9. The next delay, I must consider is the delay in filing a defence under Rule 9.53 (a). The explanation given by the defendant is again the same – did not receive claim and inability to secure a lawyer up until the time of application to set aside (22/3/2013). On receipt of claim, I am satisfied the defendant received the claim on 5/9/2011[7]. So it leaves the defendant with the only other valid reason for not defending the claim was inability to secure a lawyer. That inability existed from 5/9/2011 (receipt of claim), through to 27/3/2012 (enforcement hearing) up until the 22/3/2013 (application to set aside). Is that a reasonable cause for the delay in making a defence? Accessing lawyers in Solomon Islands is not easy. PSO – the lawyers for the public cannot discharge their constitutional mandate[8], to providing legal assistance to the public. The reason giving in the ss evidence for the PSO's refusal to provide legal aid to the defendant is "No lawyer was available"[9]. This is serious. The intentions of the Constitutional founders are not facilitated and implemented by the responsible arms of government. This much we know. Why PSO does not have enough lawyers, we do not know. But one thing is clear; the public are being denied their constitutional right to access public legal aid from the PSO. The defendant's case is a classic example. I know from private practice, accessing legal aid from the PSO is a real problem. I have referred clients, who do not have money to get assistance from PSO. In one case the client came back to me after unsuccessfully attempting to get assistance from PSO. He was desperate. I arranged that he paid me in kind because he does not have money.


10. Being unable to get legal aid from PSO, the defendant took one year to secure the services of a private lawyer - ASG lawyers. This was because; he was faced with financial hardships[10], in a time frame of about one year. Is this reasonable time to find money to engage a private lawyer? From my experience as a private practitioner, I would say yes. Private lawyers are expensive to engage. Law firms charge $600 - $1,000.00 per hour for their legal services. It is reasonable in my view for someone to fundraise in one year to engage a private lawyer. In the final analysis, the defendant had shown reasonable cause for delay in filing a defence.

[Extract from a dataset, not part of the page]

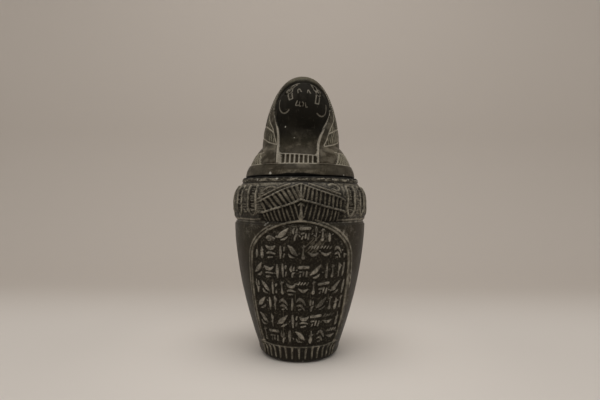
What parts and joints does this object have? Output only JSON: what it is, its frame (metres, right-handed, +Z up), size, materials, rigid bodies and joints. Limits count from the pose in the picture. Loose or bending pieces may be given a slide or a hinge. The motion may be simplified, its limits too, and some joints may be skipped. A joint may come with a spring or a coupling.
{
  "type": "canopic jar",
  "caption": "Carved black stone canopic jar, a hollow tapering vessel with a winged shoulder band, an arched panel and a lift-off falcon-headed lid.",
  "frame": {"origin": "middle of the flat underside of the foot", "axes": "+Z up the jar, the carved front with the panel and the falcon's face towards -Y, +X to the right as seen from the front"},
  "size_m": [0.1234, 0.1238, 0.26],
  "materials": {
    "jar_stone": "semi-polished black-brown stone, with grey-beige dust left in the carving",
    "lid_stone": "semi-polished black-brown stone, darker on the face and worn lighter on the lappets"
  },
  "bodies": {
    "root": {"jar_body": "jar_stone", "lid": "lid_stone"}
  },
  "joints": []
}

Meritorious Defence - Is there one?:


11. Meritorious defence has been defined in case law to mean: whether a triable issue is disclosed[11], or whether there is a triable defence[12] or whether an arguable defence[13] is shown. I had considered the draft defence at Exhibit MK7, of the ss by the defendant filed on 18/09/2013. I can say that a triable defence or arguable defence or triable issue (s) are disclosed, in the draft defence. The defendant is alleging that Parcel No: 191-002- 75 ("75") was registered in the names of the claimants on the grounds of mistake and or fraud. Mistake and or fraud because 75 was not part of Runikera's estate and yet got transferred to the claimants on the basis of a letter of administration granted to Rotu in 2008/2009. This is the arguable defence that must be tested at trial - that 75 were registered in the names of the claimants on a mistaken representation. And the mistake alleged are particularised in paragraphs 1 (vi) to 1 (vii) of the statement of case in the draft defence.

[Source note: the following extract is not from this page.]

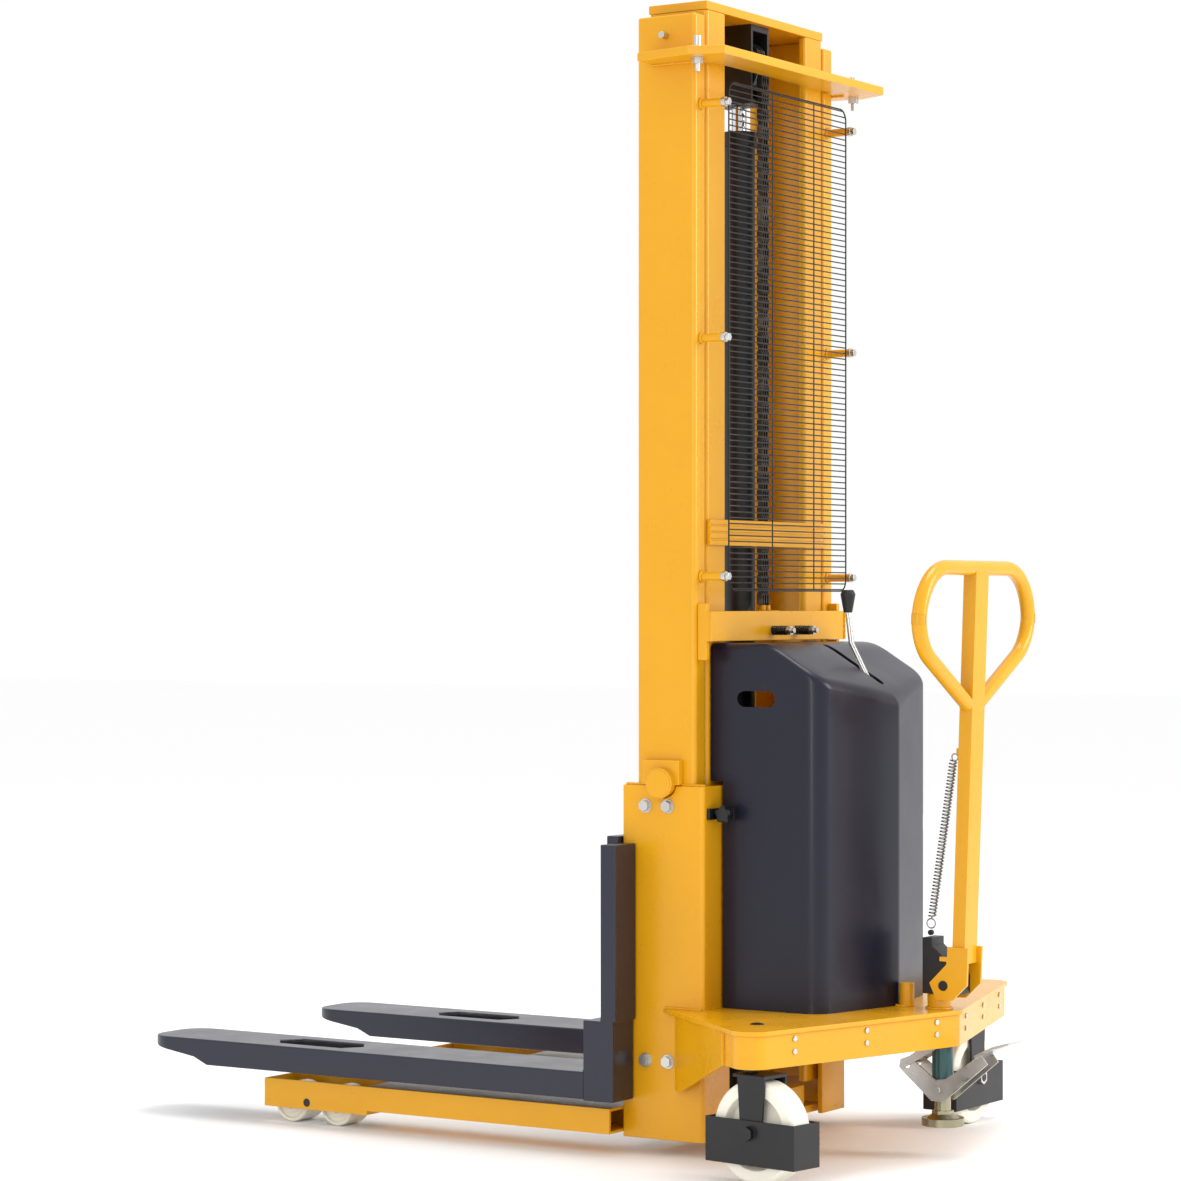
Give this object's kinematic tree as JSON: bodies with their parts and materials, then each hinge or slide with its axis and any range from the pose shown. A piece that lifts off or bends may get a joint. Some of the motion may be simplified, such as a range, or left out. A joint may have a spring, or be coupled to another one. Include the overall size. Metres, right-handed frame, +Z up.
{
  "type": "walkie stacker",
  "caption": "Electric-lift walkie stacker with a two-stage mast, straddle legs, fixed forks, rear casters, tow handle and foot-operated floor lock.",
  "frame": {"origin": "centre of the bounding box, on the floor", "axes": "+Y forward along the forks, +X to the machine's right, +Z up"},
  "size_m": [0.9906, 1.722, 2.1],
  "materials": {
    "yellow_paint": "satin",
    "navy_paint": "satin",
    "black_paint": "satin",
    "zinc": "satin",
    "dark_wire": "satin",
    "chrome": "polished",
    "nylon": "matte",
    "roller_steel": "satin",
    "chain_steel": "oiled",
    "teal_paint": "satin",
    "yellow_zinc": "satin",
    "battery_case": "gloss",
    "black_plastic": "matte",
    "spring_steel": "satin"
  },
  "bodies": {
    "chassis": {"outer_mast_channels": "yellow_paint", "mast_cross_member": "yellow_paint", "side_plates": "yellow_paint", "mast_brackets": "yellow_paint", "top_tie_plate": "yellow_paint", "wire_guard": "dark_wire", "guard_clamp_bolts": "zinc", "rear_cross_plate": "yellow_paint", "chain_anchor": "yellow_paint", "frame_bolts": "zinc", "adjuster_springs": "spring_steel", "base_plate": "yellow_paint", "base_skirt": "yellow_paint", "skirt_rivets": "zinc", "base_gussets": "yellow_paint", "pivot_bosses": "yellow_paint", "straddle_legs": "yellow_paint", "rear_cover": "navy_paint", "cover_clamps": "black_paint", "battery": "battery_case", "pump_motor": "black_paint", "power_pack": "black_paint", "lift_cylinder": "black_paint", "chain_rear": "chain_steel", "floor_lock_tube": "teal_paint"},
    "inner_mast": {"inner_mast_channels": "yellow_paint", "inner_mast_head": "yellow_paint", "piston_rod": "chrome", "pulley_yoke": "black_paint", "chain_front": "chain_steel"},
    "chain_pulley": {"chain_pulley": "roller_steel"},
    "mast_rollers": {"mast_rollers": "roller_steel"},
    "carriage": {"carriage_frame": "navy_paint", "carriage_brackets": "navy_paint", "fork_left": "navy_paint", "fork_right": "navy_paint"},
    "carriage_rollers_upper": {"carriage_rollers_upper": "roller_steel"},
    "carriage_rollers_lower": {"carriage_rollers_lower": "roller_steel"},
    "caster_left": {"caster_fork_left": "black_paint", "caster_nut_left": "zinc"},
    "caster_wheel_left": {"caster_wheel_left": "nylon"},
    "caster_right": {"caster_fork_right": "black_paint", "caster_nut_right": "zinc"},
    "caster_wheel_right": {"caster_wheel_right": "nylon"},
    "bogie_left": {"bogie_left": "black_paint"},
    "bogie_right": {"bogie_right": "black_paint"},
    "load_wheel_left_front": {"load_wheel_left_front": "nylon"},
    "load_wheel_left_rear": {"load_wheel_left_rear": "nylon"},
    "load_wheel_right_front": {"load_wheel_right_front": "nylon"},
    "load_wheel_right_rear": {"load_wheel_right_rear": "nylon"},
    "tiller_block": {"handle_pivot_block": "black_paint", "handle_spring": "spring_steel"},
    "tow_handle": {"tow_handle": "yellow_paint"},
    "control_lever": {"control_lever": "zinc", "lever_knob": "black_plastic"},
    "lock_foot": {"floor_lock_foot": "yellow_zinc"},
    "lock_pedal": {"floor_lock_pedal": "zinc"},
    "lock_link": {"floor_lock_link": "zinc"},
    "cover_screw_left": {"cover_screw_left": "black_plastic"},
    "cover_screw_right": {"cover_screw_right": "black_plastic"}
  },
  "joints": [
    {"name": "mast_lift", "type": "slide", "parent": "chassis", "child": "inner_mast", "axis": [0, 0, 1], "range_m": [-0.014, 1.38], "deforming": ["chain_rear"]},
    {"name": "carriage_lift", "type": "slide", "parent": "inner_mast", "child": "carriage", "axis": [0, 0, 1], "range_m": [-0.014, 1.38], "deforming": ["chain_front"]},
    {"name": "chain_pulley_spin", "type": "hinge", "parent": "inner_mast", "child": "chain_pulley", "pos_m": [0, -0.291, 2.005], "axis": [1, 0, 0], "range_deg": [-20, 1560]},
    {"name": "mast_roller_spin", "type": "hinge", "parent": "inner_mast", "child": "mast_rollers", "pos_m": [0, -0.287, 0.15], "axis": [1, 0, 0], "range_deg": [-20, 1745]},
    {"name": "carriage_roller_upper_spin", "type": "hinge", "parent": "carriage", "child": "carriage_rollers_upper", "pos_m": [0, -0.287, 0.5], "axis": [1, 0, 0], "range_deg": [-1745, 20]},
    {"name": "carriage_roller_lower_spin", "type": "hinge", "parent": "carriage", "child": "carriage_rollers_lower", "pos_m": [0, -0.287, 0.21], "axis": [1, 0, 0], "range_deg": [-20, 1745]},
    {"name": "caster_left_swivel", "type": "hinge", "parent": "chassis", "child": "caster_left", "pos_m": [-0.428, -0.562, 0.2], "axis": [0, 0, 1], "continuous": true},
    {"name": "caster_left_roll", "type": "hinge", "parent": "caster_left", "child": "caster_wheel_left", "pos_m": [-0.43191, -0.58669, 0.09], "axis": [0.9877, -0.1564, 0], "continuous": true},
    {"name": "caster_right_swivel", "type": "hinge", "parent": "chassis", "child": "caster_right", "pos_m": [0.421, -0.562, 0.2], "axis": [0, 0, 1], "continuous": true},
    {"name": "caster_right_roll", "type": "hinge", "parent": "caster_right", "child": "caster_wheel_right", "pos_m": [0.396, -0.56156, 0.09], "axis": [-0.0175, -0.9998, 0], "continuous": true},
    {"name": "bogie_left_rock", "type": "hinge", "parent": "chassis", "child": "bogie_left", "pos_m": [-0.2655, 0.486, 0.043], "axis": [1, 0, 0], "range_deg": [-10, 10]},
    {"name": "load_wheel_left_front_roll", "type": "hinge", "parent": "bogie_left", "child": "load_wheel_left_front", "pos_m": [-0.2655, 0.54, 0.038], "axis": [1, 0, 0], "continuous": true},
    {"name": "load_wheel_left_rear_roll", "type": "hinge", "parent": "bogie_left", "child": "load_wheel_left_rear", "pos_m": [-0.2655, 0.432, 0.038], "axis": [1, 0, 0], "continuous": true},
    {"name": "bogie_right_rock", "type": "hinge", "parent": "chassis", "child": "bogie_right", "pos_m": [0.2655, 0.486, 0.043], "axis": [1, 0, 0], "range_deg": [-10, 10]},
    {"name": "load_wheel_right_front_roll", "type": "hinge", "parent": "bogie_right", "child": "load_wheel_right_front", "pos_m": [0.2655, 0.54, 0.038], "axis": [1, 0, 0], "continuous": true},
    {"name": "load_wheel_right_rear_roll", "type": "hinge", "parent": "bogie_right", "child": "load_wheel_right_rear", "pos_m": [0.2655, 0.432, 0.038], "axis": [1, 0, 0], "continuous": true},
    {"name": "tiller_swivel", "type": "hinge", "parent": "chassis", "child": "tiller_block", "pos_m": [0, -0.71, 0.3], "axis": [0, 0, 1], "range_deg": [-60, 60]},
    {"name": "handle_tilt", "type": "hinge", "parent": "tiller_block", "child": "tow_handle", "pos_m": [0, -0.733, 0.313], "axis": [1, 0, 0], "range_deg": [0, 75], "stiffness_Nm_per_rad": 30, "springref_deg": -5.73, "deforming": ["handle_spring"]},
    {"name": "lift_lever", "type": "hinge", "parent": "chassis", "child": "control_lever", "pos_m": [0, -0.562, 0.775], "axis": [1, 0, 0], "range_deg": [-12, 12], "stiffness_Nm_per_rad": 6},
    {"name": "lock_press", "type": "slide", "parent": "chassis", "child": "lock_foot", "axis": [0, 0, -1], "range_m": [0, 0.056]},
    {"name": "lock_pedal_turn", "type": "hinge", "parent": "lock_foot", "child": "lock_pedal", "pos_m": [0, -0.717, 0.123], "axis": [1, 0, 0], "range_deg": [0, 34]},
    {"name": "lock_link_turn", "type": "hinge", "parent": "chassis", "child": "lock_link", "pos_m": [0, -0.717, 0.208], "axis": [1, 0, 0], "range_deg": [-34, 0]},
    {"name": "cover_screw_left_turn", "type": "hinge", "parent": "chassis", "child": "cover_screw_left", "pos_m": [-0.23, -0.396, 0.622], "axis": [1, 0, 0], "range_deg": [-180, 180]},
    {"name": "cover_screw_right_turn", "type": "hinge", "parent": "chassis", "child": "cover_screw_right", "pos_m": [0.23, -0.396, 0.622], "axis": [1, 0, 0], "range_deg": [-180, 180]}
  ],
  "couplings": [
    {"joint": "carriage_lift", "follows": "mast_lift", "ratio": 1},
    {"joint": "chain_pulley_spin", "follows": "mast_lift", "rad_per_m": 19.5},
    {"joint": "mast_roller_spin", "follows": "mast_lift", "rad_per_m": 21.88},
    {"joint": "carriage_roller_upper_spin", "follows": "mast_lift", "rad_per_m": -21.88},
    {"joint": "carriage_roller_lower_spin", "follows": "mast_lift", "rad_per_m": 21.88},
    {"joint": "lock_pedal_turn", "follows": "lock_press", "rad_per_m": 10.408},
    {"joint": "lock_link_turn", "follows": "lock_press", "rad_per_m": -10.408}
  ]
}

Prejudice to another party by setting aside that cannot be cured by costs award:


12. When I consider all the materials before me; I am also satisfied that there will be no prejudice from setting aside the judgment. If there is a prejudice it can be mitigated by award of costs. Let me explain what I mean:-


(1). The claimants have title to the disputed property. Nothing will affect that status quo. The claimants' interests remain unaffected at setting aside judgment. It will remain so until trial.


(2). Similarly, the defendant too will not be affected by setting aside judgment. The defendant is on the disputed property. Security of the property is assured. If the defendant is earning income from being on the property, then all incomes must be paid into a joint trust account. Parties to consider this and take appropriate actions.


(3). The disputed property is a plot of land. The disappearance of the property is unlikely to happen. The land will be there till conclusion of this case. For the avoidance of doubt, I ordered that the land is not sold till conclusion of this case.


(4). The only prejudice, I can see is the cost the claimants had incurred in applications for: default judgment and enforcement. These are costs that claimants had incurred due to failure by the defendant to file defence. These prejudicial costs could be rectified by awarding costs to the claimants. I order accordingly that the defendant pay for costs of these two mentioned applications, in the sum of $4,000.00.[14] Must be paid before trial.


(5). The other prejudice that the claimants had submitted on was since judgment they had used the disputed property to obtain a loan from Credit Corporation Limited (CCL). And that the said CCL now has a charge/mortgage over the disputed property. For now that mortgage will not be affected either. The charge remained unfettered at setting aside just like the title of the claimants remains unfettered at setting aside. For the avoidance of doubt, I hereby ordered that the mortgage remain intact and not affected by setting aside, pending conclusion of this case.


13. The application is granted and Court order setting aside of the judgment perfected 15/11/2011. Parties to prepare matter for trial. Order accordingly.


THE COURT


------------------------------
JOHN A. KENIAPISIA
PUISNE JUDGE



[1] See ss by defendant filed 22/2/2013 and 19/9/2013.
[2] See chronology which says claim initially served on defendant through a different person named Sam Tahoma.
[3] This was when defendant appeared in Court on an application for enforcement hearing by the claimant following default judgment.
[4] Time when defendant engaged Allan Hou and Hou filed an application to set aside default judgment.
[5] See ss by Kaipua filed 18/09/2013.
[6] See chronology of events by Mr Rano.
[7] See ss of proof of service by Mr. Kwaomae filed 1/11/2011.
[8] Section 92 (1) of the Constitution.
[9] See ss by Defendant filed 18/9/2013.
[10] See ss by Defendant filed 18/9/2013.
[11] Kayuken –v- Harper (1987) SILR54.
[12] Dora –v- Walalau (2010), Unreported Civil Appeal Case N. 5 of 2010.
[13] Same Dora case in foot note 12.
[14] See schedule 3, Part 3, of the Rules – Scale No. 6 – costs for interlocutory applications in High Court proceedings.